## Task description
Output every record below exactly as it appears.

## Input
= = =

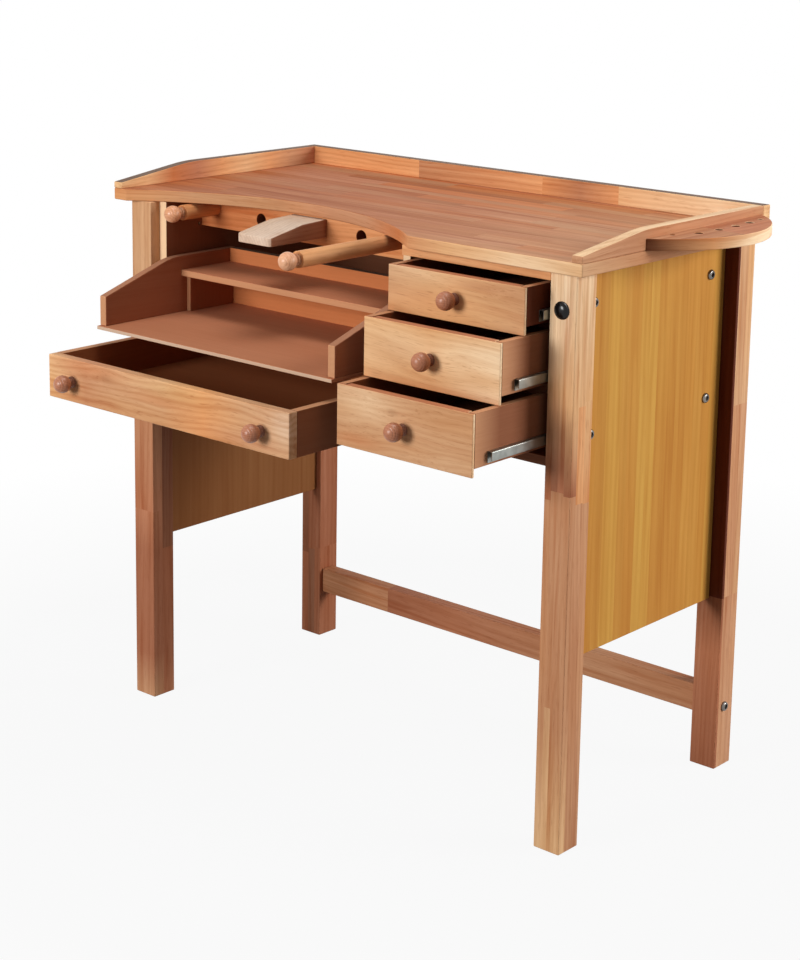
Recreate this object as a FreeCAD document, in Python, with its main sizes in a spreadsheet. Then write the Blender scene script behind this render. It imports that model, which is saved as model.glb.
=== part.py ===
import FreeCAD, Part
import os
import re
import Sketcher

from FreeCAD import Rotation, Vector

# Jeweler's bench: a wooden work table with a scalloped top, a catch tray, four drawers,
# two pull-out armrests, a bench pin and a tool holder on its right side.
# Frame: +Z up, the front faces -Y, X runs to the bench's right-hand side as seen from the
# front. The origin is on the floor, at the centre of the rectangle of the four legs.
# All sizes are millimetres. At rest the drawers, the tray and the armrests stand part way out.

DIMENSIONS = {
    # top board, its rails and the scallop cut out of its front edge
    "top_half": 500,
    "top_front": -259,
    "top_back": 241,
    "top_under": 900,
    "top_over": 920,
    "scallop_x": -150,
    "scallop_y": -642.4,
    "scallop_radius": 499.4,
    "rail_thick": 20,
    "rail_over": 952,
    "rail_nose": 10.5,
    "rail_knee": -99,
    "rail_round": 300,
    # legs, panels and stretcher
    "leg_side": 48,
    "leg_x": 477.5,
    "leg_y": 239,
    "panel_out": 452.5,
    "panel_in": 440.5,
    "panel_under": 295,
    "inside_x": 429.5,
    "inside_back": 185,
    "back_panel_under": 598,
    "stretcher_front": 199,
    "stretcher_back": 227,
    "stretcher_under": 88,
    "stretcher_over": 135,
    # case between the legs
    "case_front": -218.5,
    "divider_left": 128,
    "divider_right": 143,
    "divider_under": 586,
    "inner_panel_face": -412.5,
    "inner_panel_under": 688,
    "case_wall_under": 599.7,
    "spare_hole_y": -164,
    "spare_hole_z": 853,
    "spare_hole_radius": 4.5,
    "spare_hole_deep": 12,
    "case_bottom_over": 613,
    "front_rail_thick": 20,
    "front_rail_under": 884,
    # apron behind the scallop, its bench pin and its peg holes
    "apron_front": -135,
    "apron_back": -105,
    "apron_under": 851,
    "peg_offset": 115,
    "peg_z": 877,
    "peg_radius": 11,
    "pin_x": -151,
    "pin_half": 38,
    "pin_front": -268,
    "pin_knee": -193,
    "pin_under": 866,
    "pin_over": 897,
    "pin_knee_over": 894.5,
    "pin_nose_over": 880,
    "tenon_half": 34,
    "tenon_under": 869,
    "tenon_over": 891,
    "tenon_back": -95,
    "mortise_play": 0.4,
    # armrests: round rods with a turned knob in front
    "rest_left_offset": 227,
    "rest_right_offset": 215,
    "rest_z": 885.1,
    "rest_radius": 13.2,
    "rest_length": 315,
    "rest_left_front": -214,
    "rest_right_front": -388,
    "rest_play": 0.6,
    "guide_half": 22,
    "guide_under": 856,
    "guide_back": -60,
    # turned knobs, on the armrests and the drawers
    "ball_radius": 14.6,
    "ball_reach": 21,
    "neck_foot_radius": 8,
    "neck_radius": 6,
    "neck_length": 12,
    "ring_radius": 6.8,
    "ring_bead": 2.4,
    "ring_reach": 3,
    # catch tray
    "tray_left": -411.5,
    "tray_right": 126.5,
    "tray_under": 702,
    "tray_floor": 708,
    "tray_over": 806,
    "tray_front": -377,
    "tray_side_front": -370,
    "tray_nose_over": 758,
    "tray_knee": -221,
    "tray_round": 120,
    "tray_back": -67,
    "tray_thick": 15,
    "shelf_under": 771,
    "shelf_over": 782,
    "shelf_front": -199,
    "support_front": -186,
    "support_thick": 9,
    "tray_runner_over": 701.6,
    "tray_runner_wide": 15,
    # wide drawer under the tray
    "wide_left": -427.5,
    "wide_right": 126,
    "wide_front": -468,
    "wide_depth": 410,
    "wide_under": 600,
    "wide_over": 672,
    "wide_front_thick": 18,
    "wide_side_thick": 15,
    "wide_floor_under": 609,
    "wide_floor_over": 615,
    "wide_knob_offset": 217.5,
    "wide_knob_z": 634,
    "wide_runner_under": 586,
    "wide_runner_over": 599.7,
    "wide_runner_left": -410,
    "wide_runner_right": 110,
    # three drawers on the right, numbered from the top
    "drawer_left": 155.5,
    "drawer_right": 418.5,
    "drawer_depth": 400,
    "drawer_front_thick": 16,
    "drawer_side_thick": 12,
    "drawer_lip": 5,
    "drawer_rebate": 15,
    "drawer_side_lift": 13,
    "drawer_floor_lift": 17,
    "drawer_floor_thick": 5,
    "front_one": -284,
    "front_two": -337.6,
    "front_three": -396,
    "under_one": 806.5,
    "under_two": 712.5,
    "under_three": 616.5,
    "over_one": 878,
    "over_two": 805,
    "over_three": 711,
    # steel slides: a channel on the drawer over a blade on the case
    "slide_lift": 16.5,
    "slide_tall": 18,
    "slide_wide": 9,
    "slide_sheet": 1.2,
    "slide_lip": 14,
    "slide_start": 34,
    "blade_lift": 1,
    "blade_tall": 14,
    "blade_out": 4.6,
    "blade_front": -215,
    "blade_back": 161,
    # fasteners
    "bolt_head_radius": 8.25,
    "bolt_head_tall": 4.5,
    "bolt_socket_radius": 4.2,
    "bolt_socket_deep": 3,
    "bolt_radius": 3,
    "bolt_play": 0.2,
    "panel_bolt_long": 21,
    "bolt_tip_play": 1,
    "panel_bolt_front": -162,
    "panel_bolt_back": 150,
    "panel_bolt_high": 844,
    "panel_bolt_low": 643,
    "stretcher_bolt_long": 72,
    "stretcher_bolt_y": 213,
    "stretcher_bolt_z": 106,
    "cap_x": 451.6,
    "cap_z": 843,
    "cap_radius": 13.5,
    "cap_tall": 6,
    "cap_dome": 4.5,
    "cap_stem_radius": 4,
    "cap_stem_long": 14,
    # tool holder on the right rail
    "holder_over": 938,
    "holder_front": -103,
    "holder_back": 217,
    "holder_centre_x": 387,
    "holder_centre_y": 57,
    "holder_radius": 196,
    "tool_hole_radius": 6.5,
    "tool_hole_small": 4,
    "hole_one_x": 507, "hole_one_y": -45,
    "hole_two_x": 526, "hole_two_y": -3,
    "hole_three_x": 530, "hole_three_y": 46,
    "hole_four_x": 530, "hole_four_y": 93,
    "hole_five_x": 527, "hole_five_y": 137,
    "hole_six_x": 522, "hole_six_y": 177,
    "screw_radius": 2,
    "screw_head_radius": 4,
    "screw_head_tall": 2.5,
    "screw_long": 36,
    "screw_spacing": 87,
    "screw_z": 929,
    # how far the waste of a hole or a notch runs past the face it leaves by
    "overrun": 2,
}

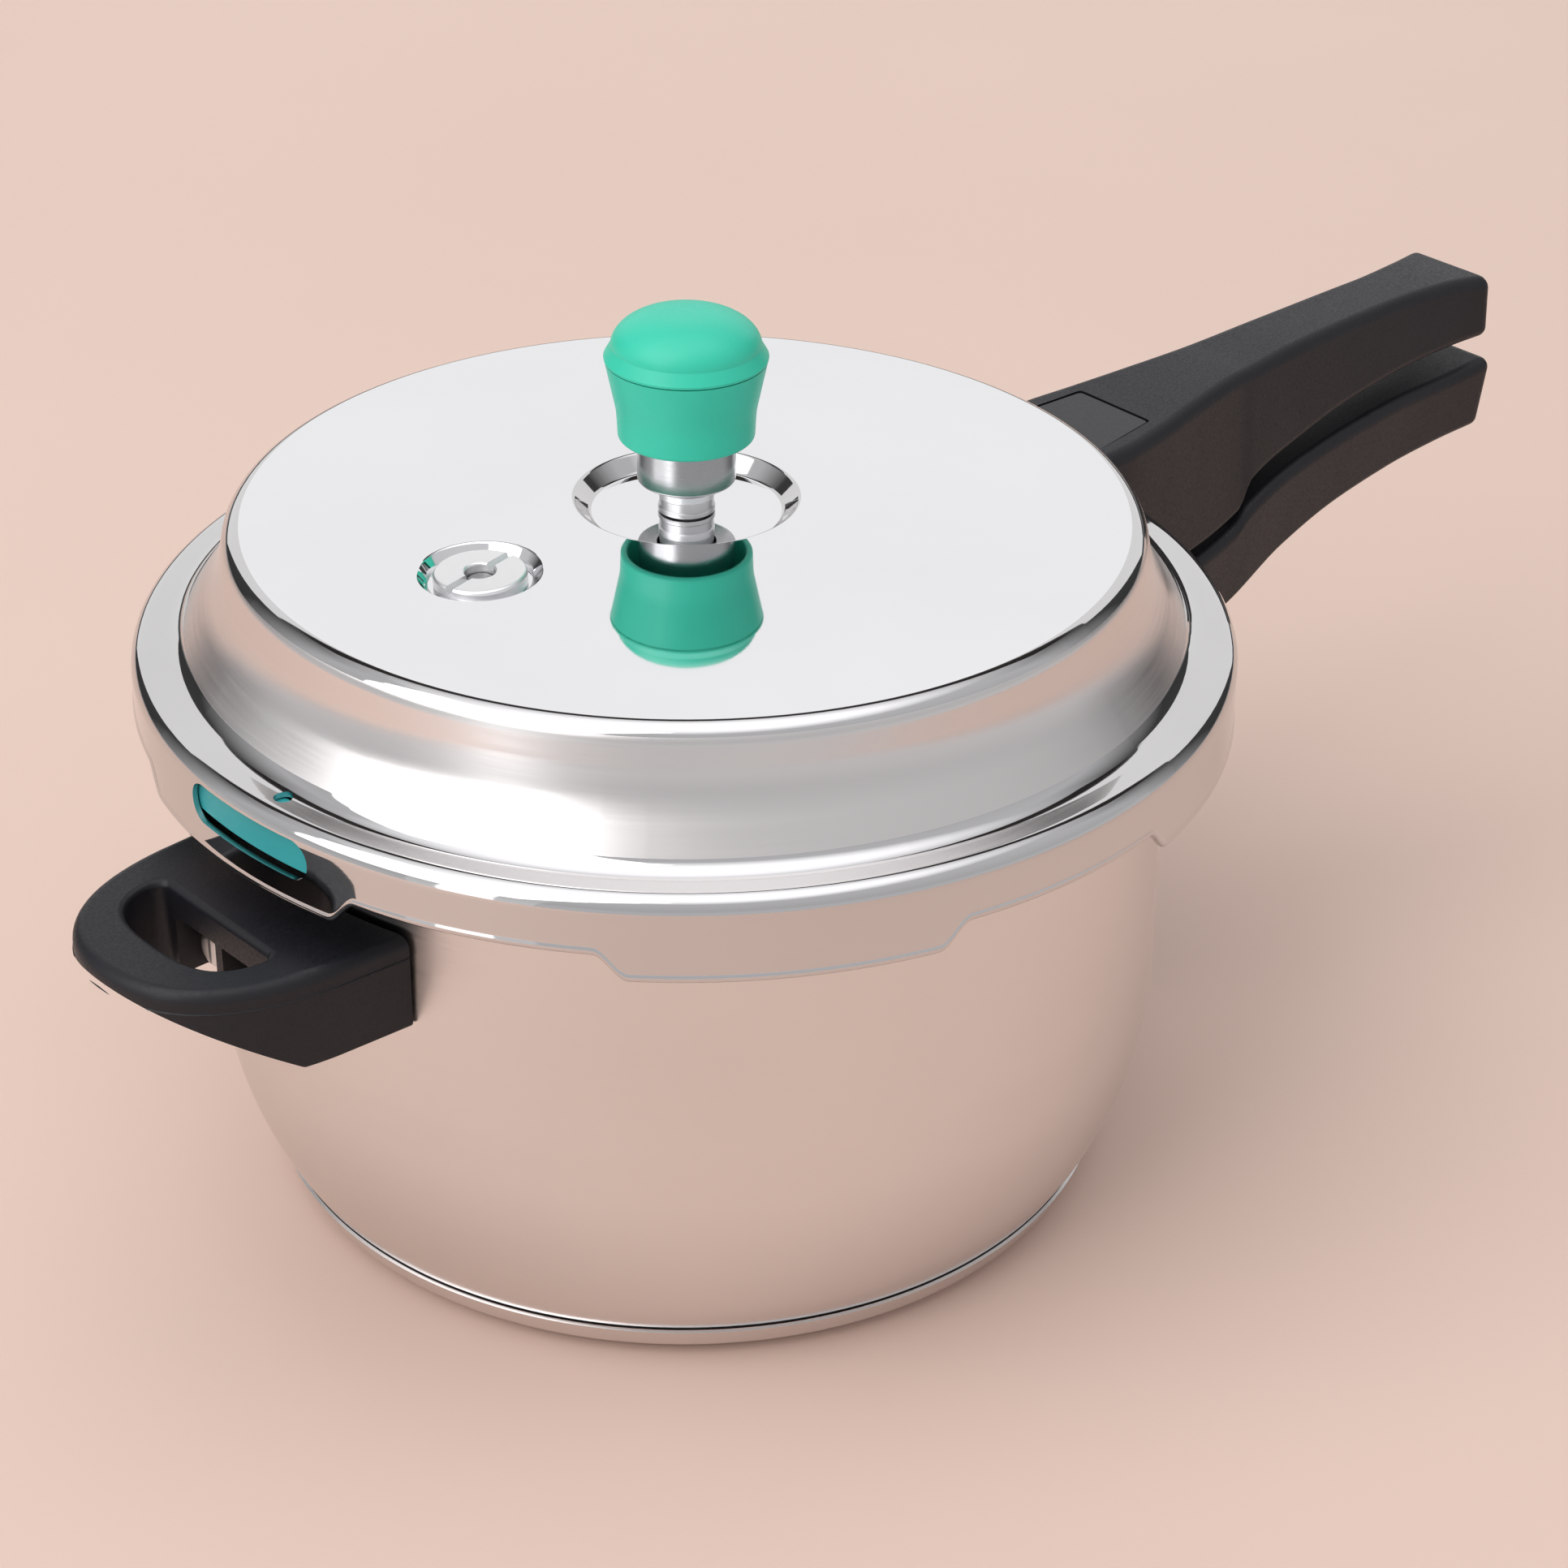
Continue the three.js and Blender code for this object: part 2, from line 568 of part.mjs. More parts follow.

= = =

## Result for this task
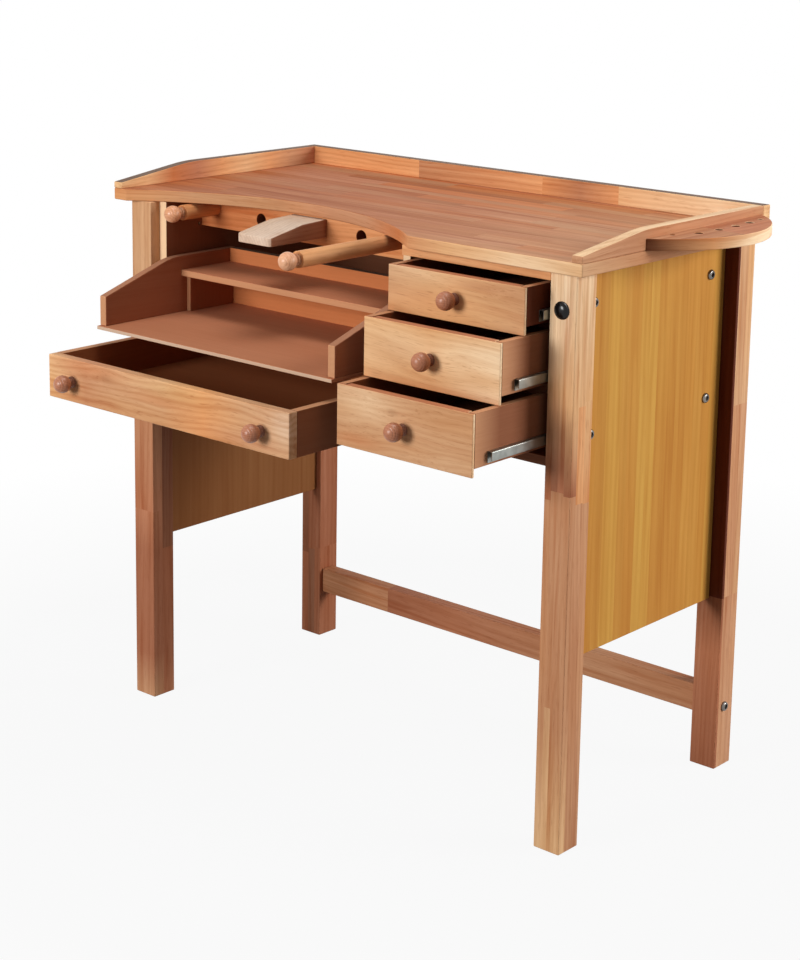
Recreate this object as a FreeCAD document, in Python, with its main sizes in a spreadsheet. Then write the Blender scene script behind this render. It imports that model, which is saved as model.glb.
=== part.py ===
import FreeCAD, Part
import os
import re
import Sketcher

from FreeCAD import Rotation, Vector

# Jeweler's bench: a wooden work table with a scalloped top, a catch tray, four drawers,
# two pull-out armrests, a bench pin and a tool holder on its right side.
# Frame: +Z up, the front faces -Y, X runs to the bench's right-hand side as seen from the
# front. The origin is on the floor, at the centre of the rectangle of the four legs.
# All sizes are millimetres. At rest the drawers, the tray and the armrests stand part way out.

DIMENSIONS = {
    # top board, its rails and the scallop cut out of its front edge
    "top_half": 500,
    "top_front": -259,
    "top_back": 241,
    "top_under": 900,
    "top_over": 920,
    "scallop_x": -150,
    "scallop_y": -642.4,
    "scallop_radius": 499.4,
    "rail_thick": 20,
    "rail_over": 952,
    "rail_nose": 10.5,
    "rail_knee": -99,
    "rail_round": 300,
    # legs, panels and stretcher
    "leg_side": 48,
    "leg_x": 477.5,
    "leg_y": 239,
    "panel_out": 452.5,
    "panel_in": 440.5,
    "panel_under": 295,
    "inside_x": 429.5,
    "inside_back": 185,
    "back_panel_under": 598,
    "stretcher_front": 199,
    "stretcher_back": 227,
    "stretcher_under": 88,
    "stretcher_over": 135,
    # case between the legs
    "case_front": -218.5,
    "divider_left": 128,
    "divider_right": 143,
    "divider_under": 586,
    "inner_panel_face": -412.5,
    "inner_panel_under": 688,
    "case_wall_under": 599.7,
    "spare_hole_y": -164,
    "spare_hole_z": 853,
    "spare_hole_radius": 4.5,
    "spare_hole_deep": 12,
    "case_bottom_over": 613,
    "front_rail_thick": 20,
    "front_rail_under": 884,
    # apron behind the scallop, its bench pin and its peg holes
    "apron_front": -135,
    "apron_back": -105,
    "apron_under": 851,
    "peg_offset": 115,
    "peg_z": 877,
    "peg_radius": 11,
    "pin_x": -151,
    "pin_half": 38,
    "pin_front": -268,
    "pin_knee": -193,
    "pin_under": 866,
    "pin_over": 897,
    "pin_knee_over": 894.5,
    "pin_nose_over": 880,
    "tenon_half": 34,
    "tenon_under": 869,
    "tenon_over": 891,
    "tenon_back": -95,
    "mortise_play": 0.4,
    # armrests: round rods with a turned knob in front
    "rest_left_offset": 227,
    "rest_right_offset": 215,
    "rest_z": 885.1,
    "rest_radius": 13.2,
    "rest_length": 315,
    "rest_left_front": -214,
    "rest_right_front": -388,
    "rest_play": 0.6,
    "guide_half": 22,
    "guide_under": 856,
    "guide_back": -60,
    # turned knobs, on the armrests and the drawers
    "ball_radius": 14.6,
    "ball_reach": 21,
    "neck_foot_radius": 8,
    "neck_radius": 6,
    "neck_length": 12,
    "ring_radius": 6.8,
    "ring_bead": 2.4,
    "ring_reach": 3,
    # catch tray
    "tray_left": -411.5,
    "tray_right": 126.5,
    "tray_under": 702,
    "tray_floor": 708,
    "tray_over": 806,
    "tray_front": -377,
    "tray_side_front": -370,
    "tray_nose_over": 758,
    "tray_knee": -221,
    "tray_round": 120,
    "tray_back": -67,
    "tray_thick": 15,
    "shelf_under": 771,
    "shelf_over": 782,
    "shelf_front": -199,
    "support_front": -186,
    "support_thick": 9,
    "tray_runner_over": 701.6,
    "tray_runner_wide": 15,
    # wide drawer under the tray
    "wide_left": -427.5,
    "wide_right": 126,
    "wide_front": -468,
    "wide_depth": 410,
    "wide_under": 600,
    "wide_over": 672,
    "wide_front_thick": 18,
    "wide_side_thick": 15,
    "wide_floor_under": 609,
    "wide_floor_over": 615,
    "wide_knob_offset": 217.5,
    "wide_knob_z": 634,
    "wide_runner_under": 586,
    "wide_runner_over": 599.7,
    "wide_runner_left": -410,
    "wide_runner_right": 110,
    # three drawers on the right, numbered from the top
    "drawer_left": 155.5,
    "drawer_right": 418.5,
    "drawer_depth": 400,
    "drawer_front_thick": 16,
    "drawer_side_thick": 12,
    "drawer_lip": 5,
    "drawer_rebate": 15,
    "drawer_side_lift": 13,
    "drawer_floor_lift": 17,
    "drawer_floor_thick": 5,
    "front_one": -284,
    "front_two": -337.6,
    "front_three": -396,
    "under_one": 806.5,
    "under_two": 712.5,
    "under_three": 616.5,
    "over_one": 878,
    "over_two": 805,
    "over_three": 711,
    # steel slides: a channel on the drawer over a blade on the case
    "slide_lift": 16.5,
    "slide_tall": 18,
    "slide_wide": 9,
    "slide_sheet": 1.2,
    "slide_lip": 14,
    "slide_start": 34,
    "blade_lift": 1,
    "blade_tall": 14,
    "blade_out": 4.6,
    "blade_front": -215,
    "blade_back": 161,
    # fasteners
    "bolt_head_radius": 8.25,
    "bolt_head_tall": 4.5,
    "bolt_socket_radius": 4.2,
    "bolt_socket_deep": 3,
    "bolt_radius": 3,
    "bolt_play": 0.2,
    "panel_bolt_long": 21,
    "bolt_tip_play": 1,
    "panel_bolt_front": -162,
    "panel_bolt_back": 150,
    "panel_bolt_high": 844,
    "panel_bolt_low": 643,
    "stretcher_bolt_long": 72,
    "stretcher_bolt_y": 213,
    "stretcher_bolt_z": 106,
    "cap_x": 451.6,
    "cap_z": 843,
    "cap_radius": 13.5,
    "cap_tall": 6,
    "cap_dome": 4.5,
    "cap_stem_radius": 4,
    "cap_stem_long": 14,
    # tool holder on the right rail
    "holder_over": 938,
    "holder_front": -103,
    "holder_back": 217,
    "holder_centre_x": 387,
    "holder_centre_y": 57,
    "holder_radius": 196,
    "tool_hole_radius": 6.5,
    "tool_hole_small": 4,
    "hole_one_x": 507, "hole_one_y": -45,
    "hole_two_x": 526, "hole_two_y": -3,
    "hole_three_x": 530, "hole_three_y": 46,
    "hole_four_x": 530, "hole_four_y": 93,
    "hole_five_x": 527, "hole_five_y": 137,
    "hole_six_x": 522, "hole_six_y": 177,
    "screw_radius": 2,
    "screw_head_radius": 4,
    "screw_head_tall": 2.5,
    "screw_long": 36,
    "screw_spacing": 87,
    "screw_z": 929,
    # how far the waste of a hole or a notch runs past the face it leaves by
    "overrun": 2,
}

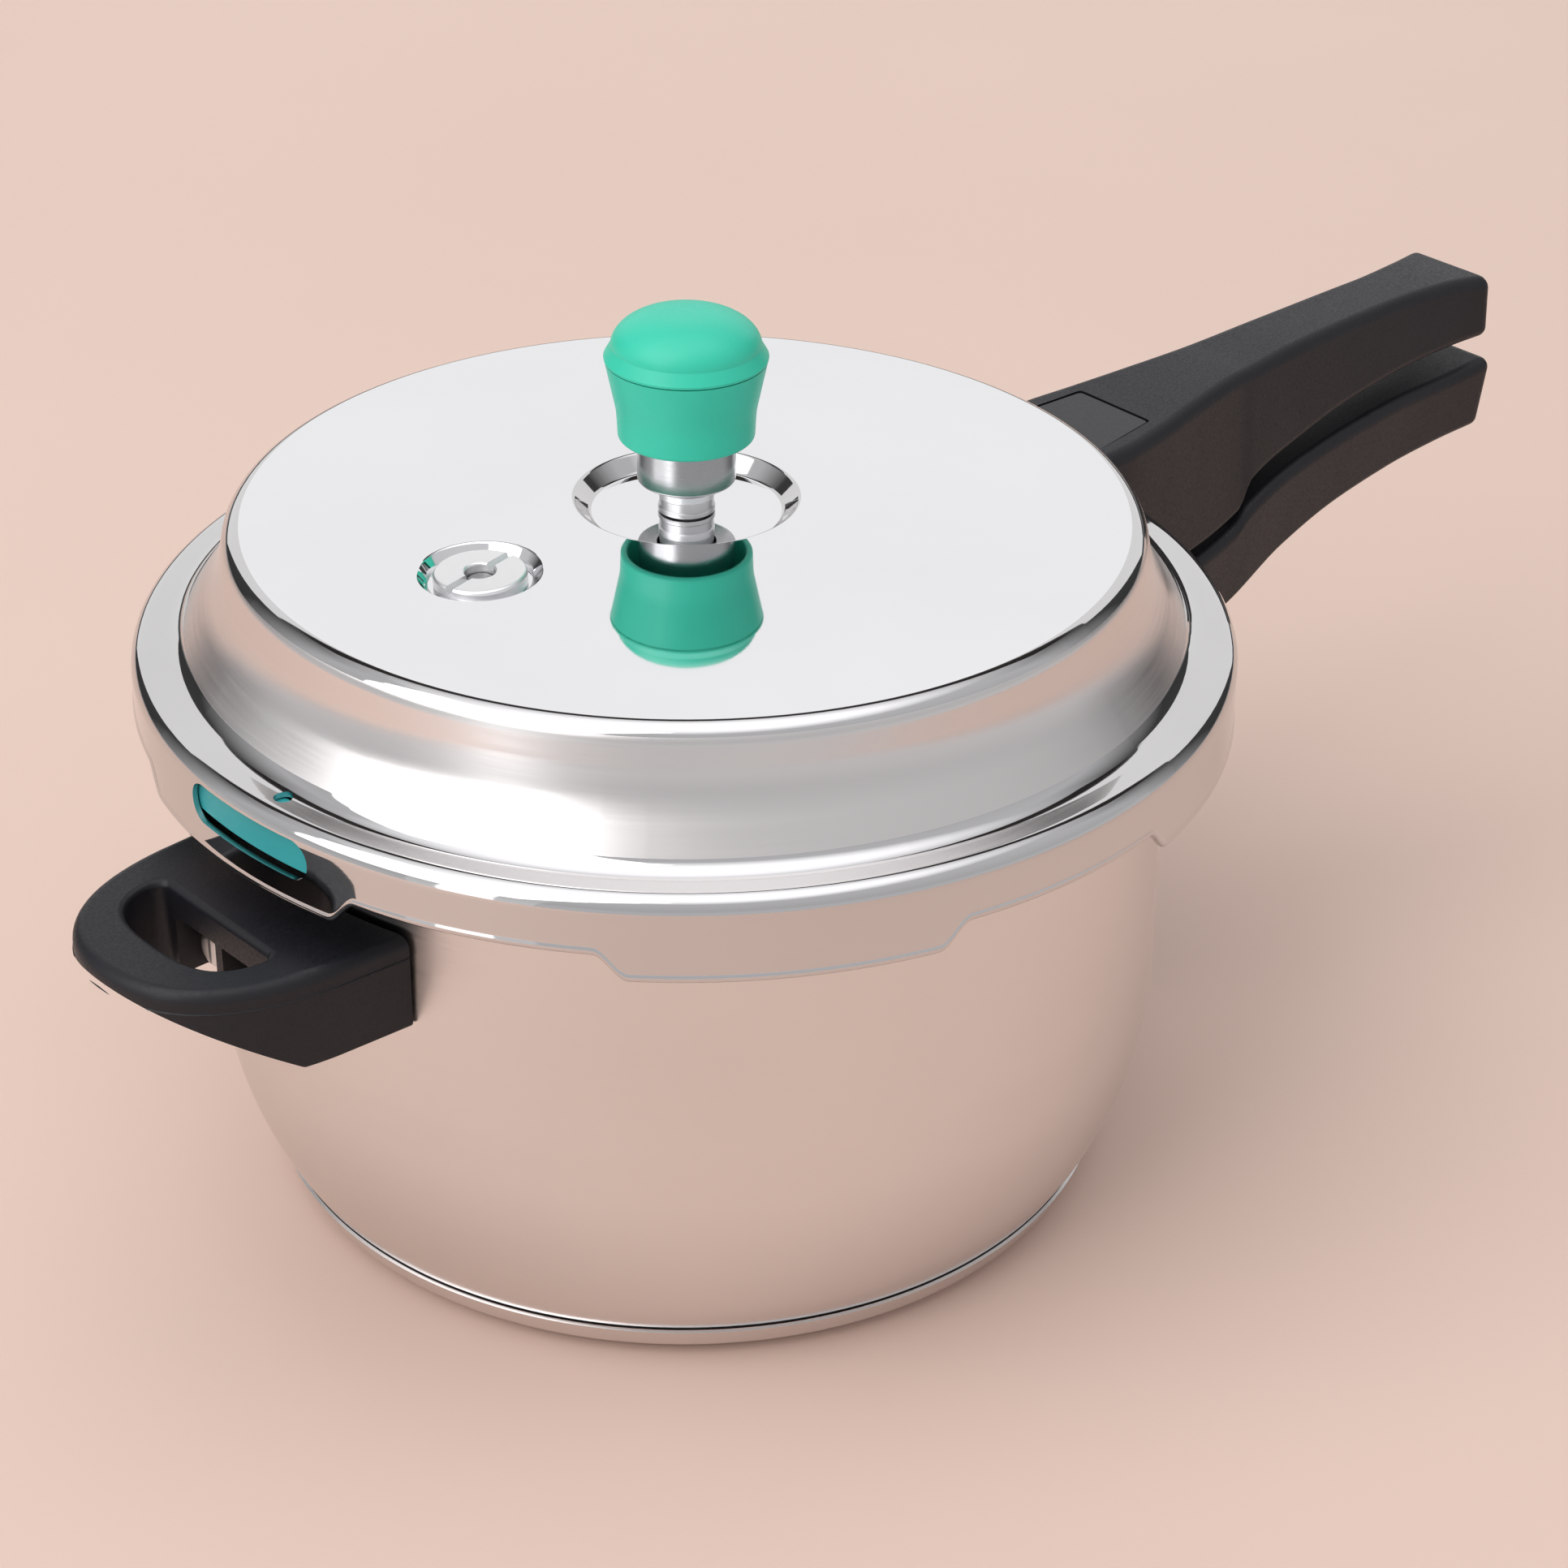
Continue the three.js and Blender code for this object: part 2, from line 568 of part.mjs. More parts follow.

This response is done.